At the center of the exhibition are a series of Delocazione, Italian for de-location. The largest of these depict the impression of the burnt remains of a library while others represent windows, veils, and picture frames. A central thematic and visual motif of his oeuvre, Parmiggiani chanced upon this working method in 1970, when at the Galleria Civica di Modena, he chose to exhibit in a room that normally serves as a storage unit. Objects had been left leaning against the walls and when he removed them he discovered their imprints in dust. He then decided to immortalize these silhouettes using smoke.

In order to create his Delocazione, Parmiggiani builds an installation and sets it on fire with a combustion of tires. When the objects are removed, what remains are their negative outlines in soot thus revealing their trace and memory. Georges Didi-Huberman, in his important book on the work of Parmiggiani, Génie du non-lieu, describes these works in relationship to the breath:

“The kind of places that Parmiggiani creates in the series of works entitled Delocazione start with the work of the breath: it is a heavy smoke which exhales and deposits its soot, its ashes, its dust combustion, creating all forms to be seen. The result is a huge grisaille, a place for the asceticism of color, absence of objects, the unpredictable movement of volutes, the kingdom of shadows, the silence of an obsidian still life. The air becomes the essential medium of this work, it feels like a breath exhaled from the walls themselves. It becomes the molding tray of any image. Impossible, therefore, not to question this breath — that destroys the familiar space as much as it produces the place of the work — in terms of a memory where the history of painting meets the ghosts of Hiroshima. This moving air, densified, tactile, exhales time: remnants, haunting memories. The result is a new kind of uncanny.
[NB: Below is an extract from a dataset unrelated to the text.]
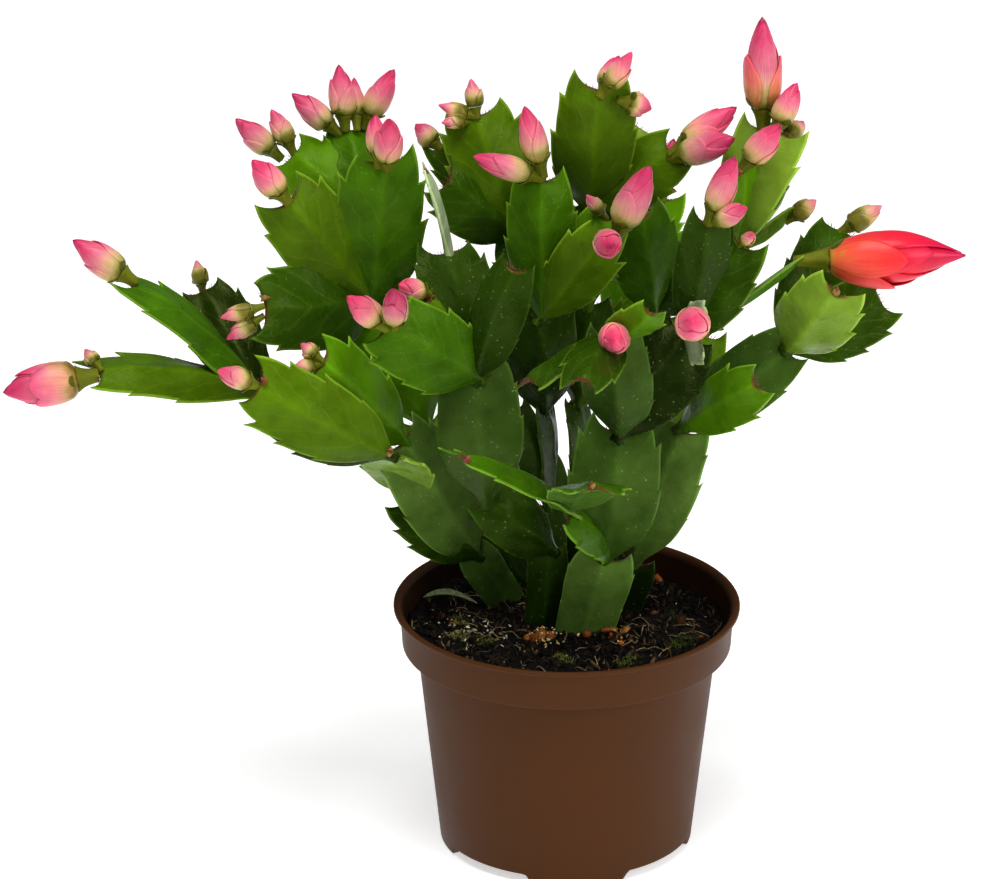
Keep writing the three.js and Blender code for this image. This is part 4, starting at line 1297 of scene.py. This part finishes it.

And it is in the dust that we have to find it.”

Claudio Parmiggiani (born 1943, Luzzara, Italy) worked as an assistant for Giorgio Morandi in Bologna between 1958 and 1960. He had his first major exhibition at Líbreria Feltrinelli, Bologna in 1965. Parmiggiani has since exhibited widely, including five presentations at the Biennale di Venezia (1972, 1982, 1984, 1986 and 1995). A retrospective of his practice between 1960 and 1995 was held at the Musée d ́Art Moderne et Contemporain, Geneva (1995). Recent solo exhibitions have been held at Galleria d ́Arte Moderna di Bologna, Bologna (2003), The Grand Palais, Paris (2005), The Musée des Beaux-arts de Nantes (2007), the Collège des Bernardins, Paris (2008) and the Palazzo del Governatore, Parma (2010). This exhibition at Bortolami Gallery is his first in the United States since 1986.